[START]

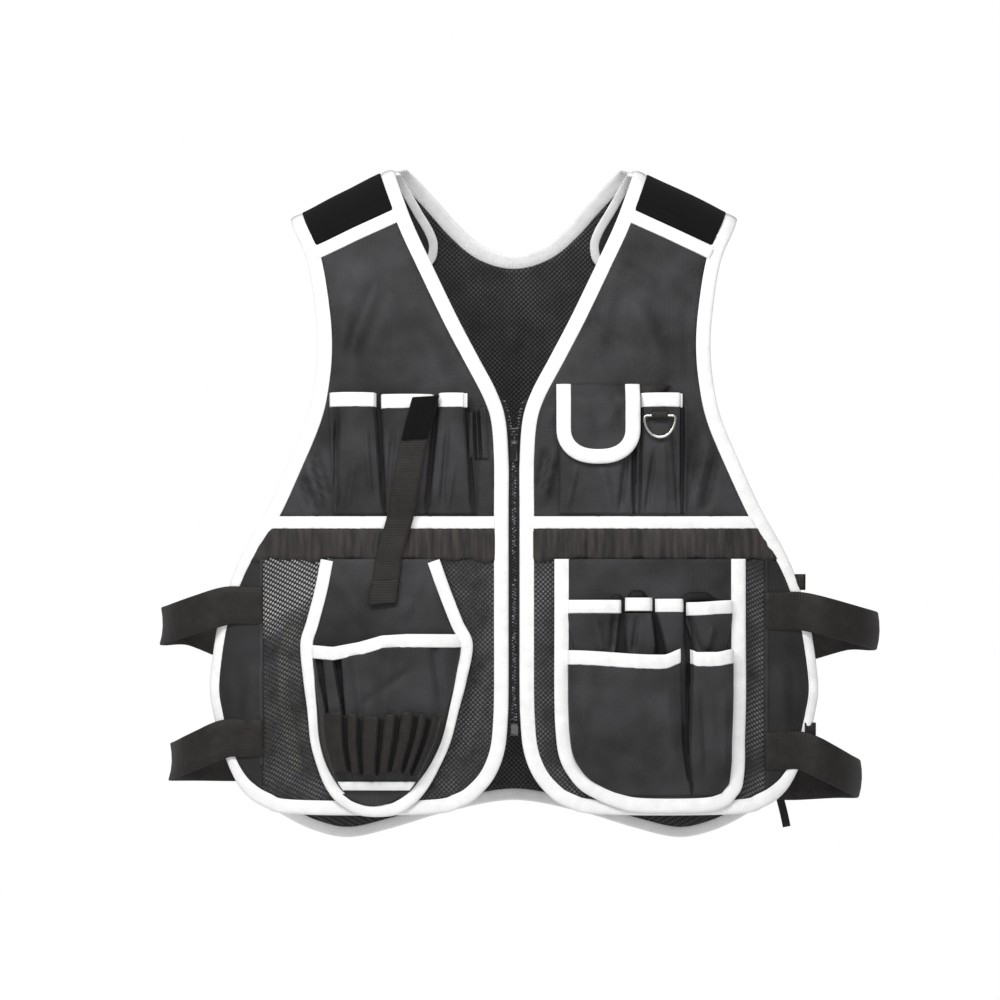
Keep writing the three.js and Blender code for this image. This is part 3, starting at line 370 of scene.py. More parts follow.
def binding_tape():
    """Woven polyester tape folded over an edge: clean white with fine ribs."""
    material, tree, shader = new_material("white_binding", "white woven binding tape", 0.8,
                                          Sheen_Weight=0.2, IOR=1.5)
    across, _ = cloth_lengths(tree)
    ribs = ripple(tree, across, 1.4)  # ribs are 0.7 mm, drawn coarser so that they show
    soft = mottle(tree, 14.0, 3.0)
    share = maths(tree, "MULTIPLY_ADD", ribs, 0.25, maths(tree, "MULTIPLY", soft, 0.9))
    paint(tree, shader, share, "#dcdcdb", "#ffffff")
    bump(tree, shader, maths(tree, "MULTIPLY_ADD", soft, 1.2, ribs), 0.12)
    return material


def ribbed_webbing():
    """Polypropylene webbing: heavy cross ribs between two fine selvedges, brown-black with a dull gleam."""
    material, tree, shader = new_material("webbing", "ribbed polypropylene webbing", 0.62,
                                          Sheen_Weight=0.05, IOR=1.42)
    across, down = cloth_lengths(tree)
    ribs = ripple(tree, across, 2.6)
    rows = ripple(tree, down, 3.4)
    weave = maths(tree, "MULTIPLY_ADD", rows, 0.5, ribs)
    share = maths(tree, "MULTIPLY_ADD", weave, 0.14, maths(tree, "MULTIPLY", mottle(tree, 9.0), 0.9))
    paint(tree, shader, share, "#090706", "#26201e", 0.25, 0.9)
    bump(tree, shader, weave, 0.16)
    return material


def gathered_knit():
    """Elastic knit band drawn up into fine upright gathers: brown-black, with painted shade darkening its
    furrows.
    """
    material, tree, shader = new_material("webbing", "gathered elastic knit", 0.75, Sheen_Weight=0.15,
                                          IOR=1.5)
    place = node(tree, "ShaderNodeTexCoord")
    # Streaks 6 mm apart across and 40 mm long, as the gathers stand
    drawn = node(tree, "ShaderNodeMapping", {"Vector": place.outputs["Object"], "Scale": (170.0, 40.0, 26.0)})
    streaks = node(tree, "ShaderNodeTexNoise",
                   {"Vector": drawn.outputs["Vector"], "Scale": 1.0, "Detail": 3.0})
    # painted shade: the colour darkens where the streaks' bump is low, in the furrows
    paint(tree, shader, streaks.outputs["Fac"], "#0b0909", "#37302e", 0.34, 0.72)
    bump(tree, shader, streaks.outputs["Fac"], 0.9)
    return material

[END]

Direction
Extract each line of the listing above, copying it word for word.

Full solution
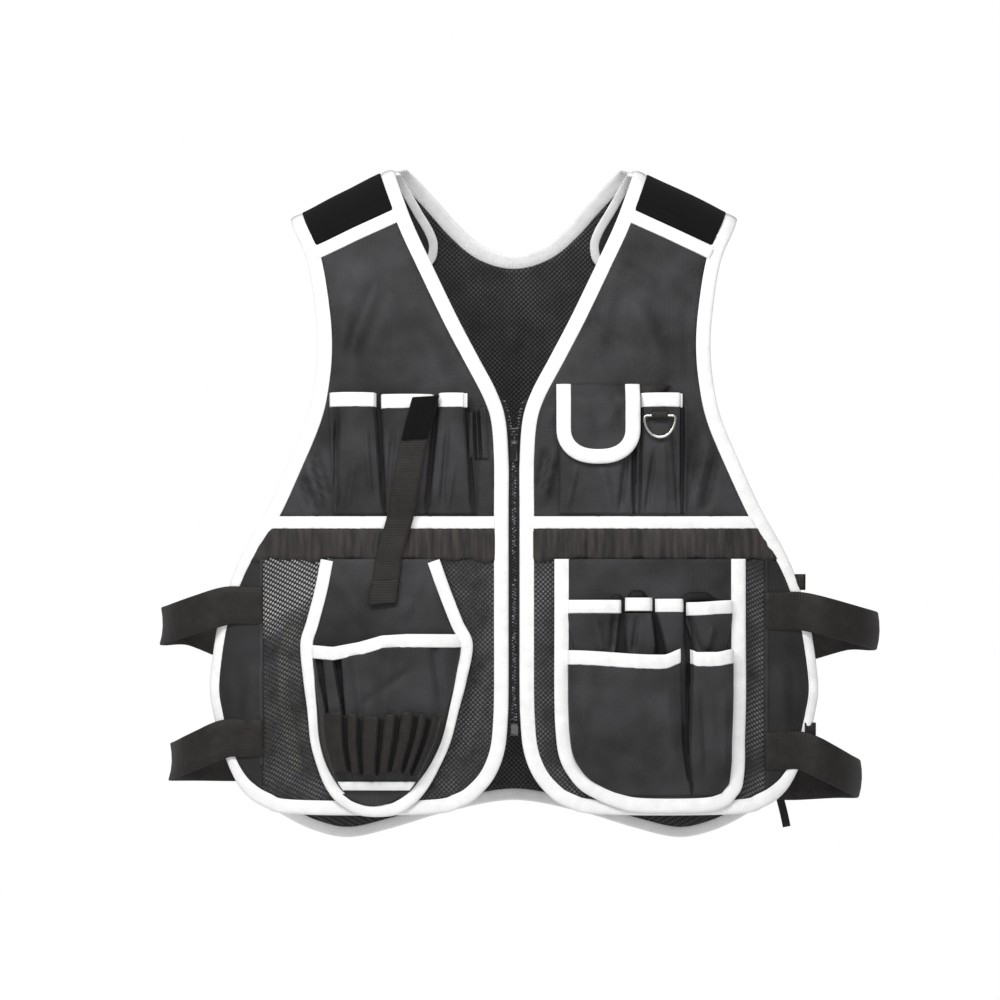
Keep writing the three.js and Blender code for this image. This is part 3, starting at line 370 of scene.py. More parts follow.
def binding_tape():
    """Woven polyester tape folded over an edge: clean white with fine ribs."""
    material, tree, shader = new_material("white_binding", "white woven binding tape", 0.8,
                                          Sheen_Weight=0.2, IOR=1.5)
    across, _ = cloth_lengths(tree)
    ribs = ripple(tree, across, 1.4)  # ribs are 0.7 mm, drawn coarser so that they show
    soft = mottle(tree, 14.0, 3.0)
    share = maths(tree, "MULTIPLY_ADD", ribs, 0.25, maths(tree, "MULTIPLY", soft, 0.9))
    paint(tree, shader, share, "#dcdcdb", "#ffffff")
    bump(tree, shader, maths(tree, "MULTIPLY_ADD", soft, 1.2, ribs), 0.12)
    return material


def ribbed_webbing():
    """Polypropylene webbing: heavy cross ribs between two fine selvedges, brown-black with a dull gleam."""
    material, tree, shader = new_material("webbing", "ribbed polypropylene webbing", 0.62,
                                          Sheen_Weight=0.05, IOR=1.42)
    across, down = cloth_lengths(tree)
    ribs = ripple(tree, across, 2.6)
    rows = ripple(tree, down, 3.4)
    weave = maths(tree, "MULTIPLY_ADD", rows, 0.5, ribs)
    share = maths(tree, "MULTIPLY_ADD", weave, 0.14, maths(tree, "MULTIPLY", mottle(tree, 9.0), 0.9))
    paint(tree, shader, share, "#090706", "#26201e", 0.25, 0.9)
    bump(tree, shader, weave, 0.16)
    return material


def gathered_knit():
    """Elastic knit band drawn up into fine upright gathers: brown-black, with painted shade darkening its
    furrows.
    """
    material, tree, shader = new_material("webbing", "gathered elastic knit", 0.75, Sheen_Weight=0.15,
                                          IOR=1.5)
    place = node(tree, "ShaderNodeTexCoord")
    # Streaks 6 mm apart across and 40 mm long, as the gathers stand
    drawn = node(tree, "ShaderNodeMapping", {"Vector": place.outputs["Object"], "Scale": (170.0, 40.0, 26.0)})
    streaks = node(tree, "ShaderNodeTexNoise",
                   {"Vector": drawn.outputs["Vector"], "Scale": 1.0, "Detail": 3.0})
    # painted shade: the colour darkens where the streaks' bump is low, in the furrows
    paint(tree, shader, streaks.outputs["Fac"], "#0b0909", "#37302e", 0.34, 0.72)
    bump(tree, shader, streaks.outputs["Fac"], 0.9)
    return material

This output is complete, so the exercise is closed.